**REQUIRED WORK:**
Copy each line of the listing below exactly.

========

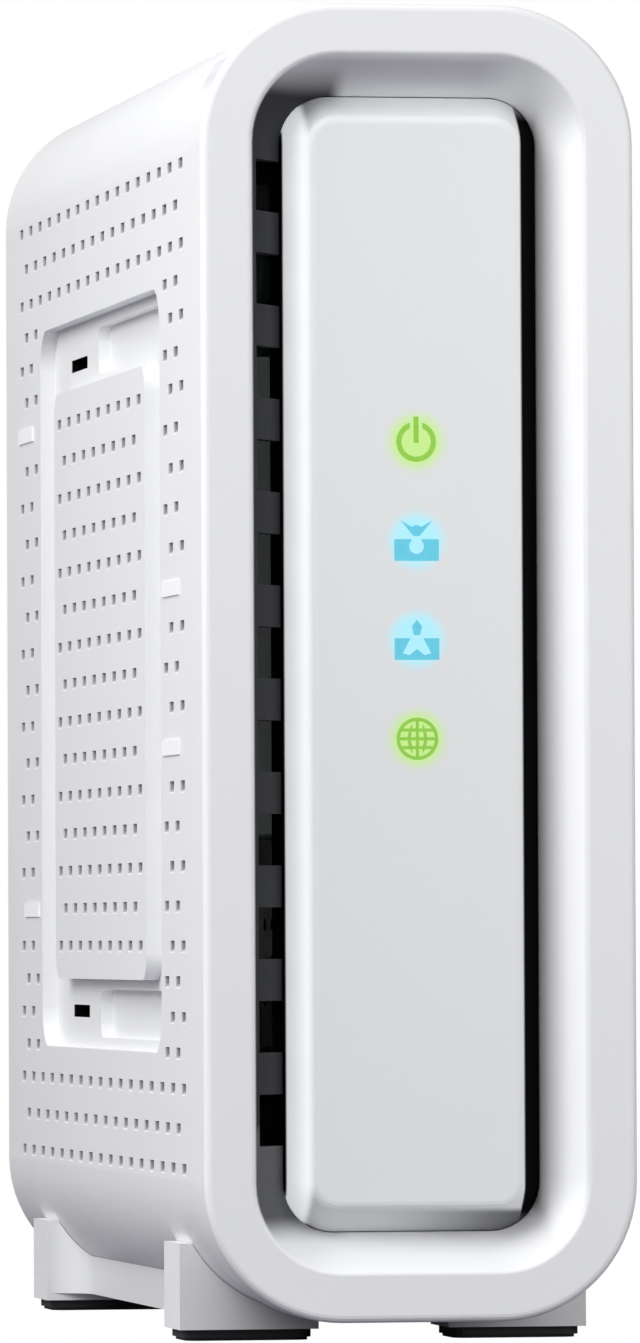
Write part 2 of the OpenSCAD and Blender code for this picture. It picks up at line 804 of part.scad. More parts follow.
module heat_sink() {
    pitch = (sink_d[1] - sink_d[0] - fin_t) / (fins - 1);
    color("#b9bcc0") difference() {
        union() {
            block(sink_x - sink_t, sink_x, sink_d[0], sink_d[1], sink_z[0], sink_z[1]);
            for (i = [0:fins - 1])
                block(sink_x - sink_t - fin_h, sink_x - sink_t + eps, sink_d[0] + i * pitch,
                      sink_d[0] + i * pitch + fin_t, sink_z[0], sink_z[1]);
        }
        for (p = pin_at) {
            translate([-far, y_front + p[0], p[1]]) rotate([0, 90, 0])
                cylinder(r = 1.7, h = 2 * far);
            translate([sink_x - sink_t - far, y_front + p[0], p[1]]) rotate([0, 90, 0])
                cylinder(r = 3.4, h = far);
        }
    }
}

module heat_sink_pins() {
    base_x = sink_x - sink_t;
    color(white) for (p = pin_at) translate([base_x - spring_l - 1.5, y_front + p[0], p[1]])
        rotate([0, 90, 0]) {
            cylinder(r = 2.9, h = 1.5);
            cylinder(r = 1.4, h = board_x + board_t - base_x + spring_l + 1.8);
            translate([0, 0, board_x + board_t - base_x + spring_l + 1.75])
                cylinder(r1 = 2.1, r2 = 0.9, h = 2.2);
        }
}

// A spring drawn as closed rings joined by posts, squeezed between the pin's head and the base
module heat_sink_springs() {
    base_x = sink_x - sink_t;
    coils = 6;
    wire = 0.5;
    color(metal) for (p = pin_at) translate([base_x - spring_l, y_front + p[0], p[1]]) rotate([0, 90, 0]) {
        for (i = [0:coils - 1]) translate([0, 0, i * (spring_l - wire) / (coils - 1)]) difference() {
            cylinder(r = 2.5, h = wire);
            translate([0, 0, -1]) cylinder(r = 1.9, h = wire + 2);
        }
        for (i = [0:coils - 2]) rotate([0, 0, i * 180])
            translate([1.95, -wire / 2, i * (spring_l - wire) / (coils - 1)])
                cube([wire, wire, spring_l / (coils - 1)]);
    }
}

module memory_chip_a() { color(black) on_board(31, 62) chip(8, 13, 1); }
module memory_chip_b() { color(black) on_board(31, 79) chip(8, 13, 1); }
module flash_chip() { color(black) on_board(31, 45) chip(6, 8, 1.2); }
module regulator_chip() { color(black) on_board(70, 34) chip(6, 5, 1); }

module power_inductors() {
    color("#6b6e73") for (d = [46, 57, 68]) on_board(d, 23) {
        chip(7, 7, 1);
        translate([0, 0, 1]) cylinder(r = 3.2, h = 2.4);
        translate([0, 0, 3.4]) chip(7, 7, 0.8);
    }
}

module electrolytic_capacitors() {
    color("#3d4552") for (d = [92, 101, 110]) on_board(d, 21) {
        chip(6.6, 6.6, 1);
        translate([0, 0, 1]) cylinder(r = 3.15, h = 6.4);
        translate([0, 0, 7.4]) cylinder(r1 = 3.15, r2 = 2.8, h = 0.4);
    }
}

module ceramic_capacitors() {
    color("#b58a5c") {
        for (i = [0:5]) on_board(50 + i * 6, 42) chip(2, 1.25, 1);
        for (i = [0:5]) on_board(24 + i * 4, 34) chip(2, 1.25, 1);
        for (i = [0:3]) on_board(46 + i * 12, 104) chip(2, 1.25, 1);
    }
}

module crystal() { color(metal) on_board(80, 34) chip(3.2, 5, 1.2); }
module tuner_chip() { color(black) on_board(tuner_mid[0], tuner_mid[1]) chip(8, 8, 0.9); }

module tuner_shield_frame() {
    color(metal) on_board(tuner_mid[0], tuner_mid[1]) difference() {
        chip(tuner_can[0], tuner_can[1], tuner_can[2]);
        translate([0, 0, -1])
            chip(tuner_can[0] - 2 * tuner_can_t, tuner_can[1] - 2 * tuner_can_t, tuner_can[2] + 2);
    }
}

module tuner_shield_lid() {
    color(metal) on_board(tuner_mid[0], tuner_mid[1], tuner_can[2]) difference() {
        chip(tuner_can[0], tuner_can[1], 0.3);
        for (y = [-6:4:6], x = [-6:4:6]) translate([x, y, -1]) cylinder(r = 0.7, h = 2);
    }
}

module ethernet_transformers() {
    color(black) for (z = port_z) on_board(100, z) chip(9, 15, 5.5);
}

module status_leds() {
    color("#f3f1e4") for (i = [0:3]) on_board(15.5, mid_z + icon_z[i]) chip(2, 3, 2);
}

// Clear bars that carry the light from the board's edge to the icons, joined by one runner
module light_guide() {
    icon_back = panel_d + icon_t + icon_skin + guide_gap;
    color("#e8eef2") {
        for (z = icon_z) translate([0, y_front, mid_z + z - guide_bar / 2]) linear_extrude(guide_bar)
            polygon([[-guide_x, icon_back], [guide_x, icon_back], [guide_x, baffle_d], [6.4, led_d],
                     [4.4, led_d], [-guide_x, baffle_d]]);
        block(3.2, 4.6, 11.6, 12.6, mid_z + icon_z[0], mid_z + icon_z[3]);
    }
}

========

**SOLUTION:**
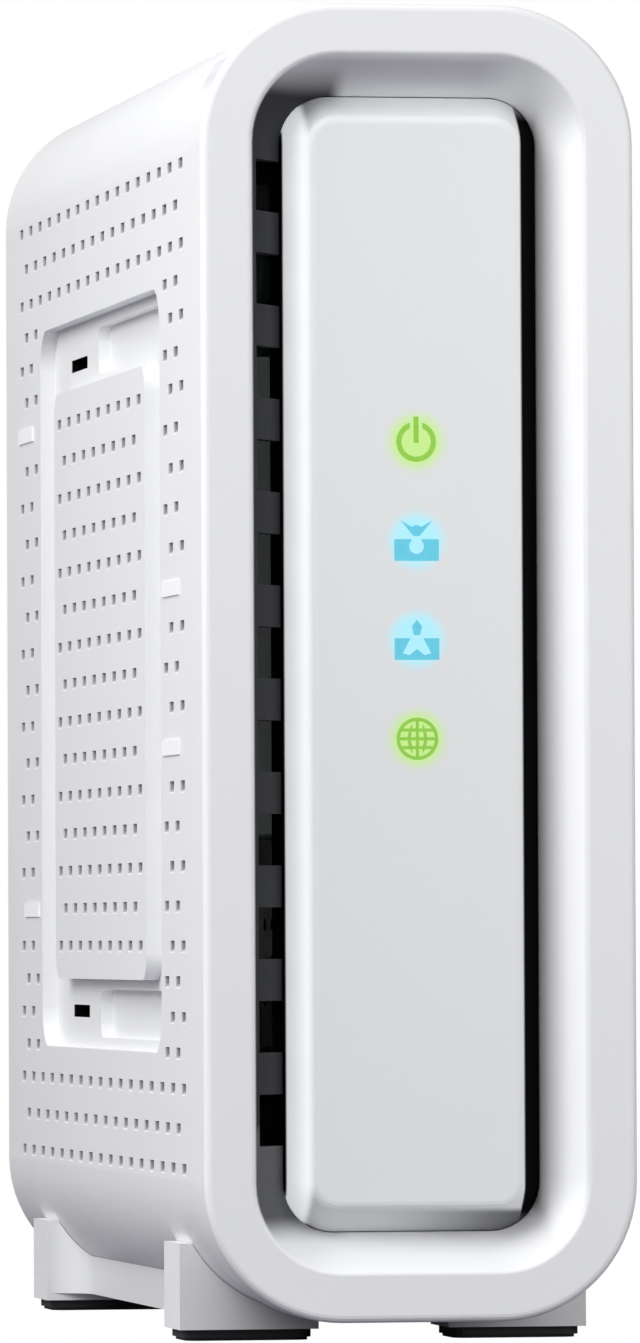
Write part 2 of the OpenSCAD and Blender code for this picture. It picks up at line 804 of part.scad. More parts follow.
module heat_sink() {
    pitch = (sink_d[1] - sink_d[0] - fin_t) / (fins - 1);
    color("#b9bcc0") difference() {
        union() {
            block(sink_x - sink_t, sink_x, sink_d[0], sink_d[1], sink_z[0], sink_z[1]);
            for (i = [0:fins - 1])
                block(sink_x - sink_t - fin_h, sink_x - sink_t + eps, sink_d[0] + i * pitch,
                      sink_d[0] + i * pitch + fin_t, sink_z[0], sink_z[1]);
        }
        for (p = pin_at) {
            translate([-far, y_front + p[0], p[1]]) rotate([0, 90, 0])
                cylinder(r = 1.7, h = 2 * far);
            translate([sink_x - sink_t - far, y_front + p[0], p[1]]) rotate([0, 90, 0])
                cylinder(r = 3.4, h = far);
        }
    }
}

module heat_sink_pins() {
    base_x = sink_x - sink_t;
    color(white) for (p = pin_at) translate([base_x - spring_l - 1.5, y_front + p[0], p[1]])
        rotate([0, 90, 0]) {
            cylinder(r = 2.9, h = 1.5);
            cylinder(r = 1.4, h = board_x + board_t - base_x + spring_l + 1.8);
            translate([0, 0, board_x + board_t - base_x + spring_l + 1.75])
                cylinder(r1 = 2.1, r2 = 0.9, h = 2.2);
        }
}

// A spring drawn as closed rings joined by posts, squeezed between the pin's head and the base
module heat_sink_springs() {
    base_x = sink_x - sink_t;
    coils = 6;
    wire = 0.5;
    color(metal) for (p = pin_at) translate([base_x - spring_l, y_front + p[0], p[1]]) rotate([0, 90, 0]) {
        for (i = [0:coils - 1]) translate([0, 0, i * (spring_l - wire) / (coils - 1)]) difference() {
            cylinder(r = 2.5, h = wire);
            translate([0, 0, -1]) cylinder(r = 1.9, h = wire + 2);
        }
        for (i = [0:coils - 2]) rotate([0, 0, i * 180])
            translate([1.95, -wire / 2, i * (spring_l - wire) / (coils - 1)])
                cube([wire, wire, spring_l / (coils - 1)]);
    }
}

module memory_chip_a() { color(black) on_board(31, 62) chip(8, 13, 1); }
module memory_chip_b() { color(black) on_board(31, 79) chip(8, 13, 1); }
module flash_chip() { color(black) on_board(31, 45) chip(6, 8, 1.2); }
module regulator_chip() { color(black) on_board(70, 34) chip(6, 5, 1); }

module power_inductors() {
    color("#6b6e73") for (d = [46, 57, 68]) on_board(d, 23) {
        chip(7, 7, 1);
        translate([0, 0, 1]) cylinder(r = 3.2, h = 2.4);
        translate([0, 0, 3.4]) chip(7, 7, 0.8);
    }
}

module electrolytic_capacitors() {
    color("#3d4552") for (d = [92, 101, 110]) on_board(d, 21) {
        chip(6.6, 6.6, 1);
        translate([0, 0, 1]) cylinder(r = 3.15, h = 6.4);
        translate([0, 0, 7.4]) cylinder(r1 = 3.15, r2 = 2.8, h = 0.4);
    }
}

module ceramic_capacitors() {
    color("#b58a5c") {
        for (i = [0:5]) on_board(50 + i * 6, 42) chip(2, 1.25, 1);
        for (i = [0:5]) on_board(24 + i * 4, 34) chip(2, 1.25, 1);
        for (i = [0:3]) on_board(46 + i * 12, 104) chip(2, 1.25, 1);
    }
}

module crystal() { color(metal) on_board(80, 34) chip(3.2, 5, 1.2); }
module tuner_chip() { color(black) on_board(tuner_mid[0], tuner_mid[1]) chip(8, 8, 0.9); }

module tuner_shield_frame() {
    color(metal) on_board(tuner_mid[0], tuner_mid[1]) difference() {
        chip(tuner_can[0], tuner_can[1], tuner_can[2]);
        translate([0, 0, -1])
            chip(tuner_can[0] - 2 * tuner_can_t, tuner_can[1] - 2 * tuner_can_t, tuner_can[2] + 2);
    }
}

module tuner_shield_lid() {
    color(metal) on_board(tuner_mid[0], tuner_mid[1], tuner_can[2]) difference() {
        chip(tuner_can[0], tuner_can[1], 0.3);
        for (y = [-6:4:6], x = [-6:4:6]) translate([x, y, -1]) cylinder(r = 0.7, h = 2);
    }
}

module ethernet_transformers() {
    color(black) for (z = port_z) on_board(100, z) chip(9, 15, 5.5);
}

module status_leds() {
    color("#f3f1e4") for (i = [0:3]) on_board(15.5, mid_z + icon_z[i]) chip(2, 3, 2);
}

// Clear bars that carry the light from the board's edge to the icons, joined by one runner
module light_guide() {
    icon_back = panel_d + icon_t + icon_skin + guide_gap;
    color("#e8eef2") {
        for (z = icon_z) translate([0, y_front, mid_z + z - guide_bar / 2]) linear_extrude(guide_bar)
            polygon([[-guide_x, icon_back], [guide_x, icon_back], [guide_x, baffle_d], [6.4, led_d],
                     [4.4, led_d], [-guide_x, baffle_d]]);
        block(3.2, 4.6, 11.6, 12.6, mid_z + icon_z[0], mid_z + icon_z[3]);
    }
}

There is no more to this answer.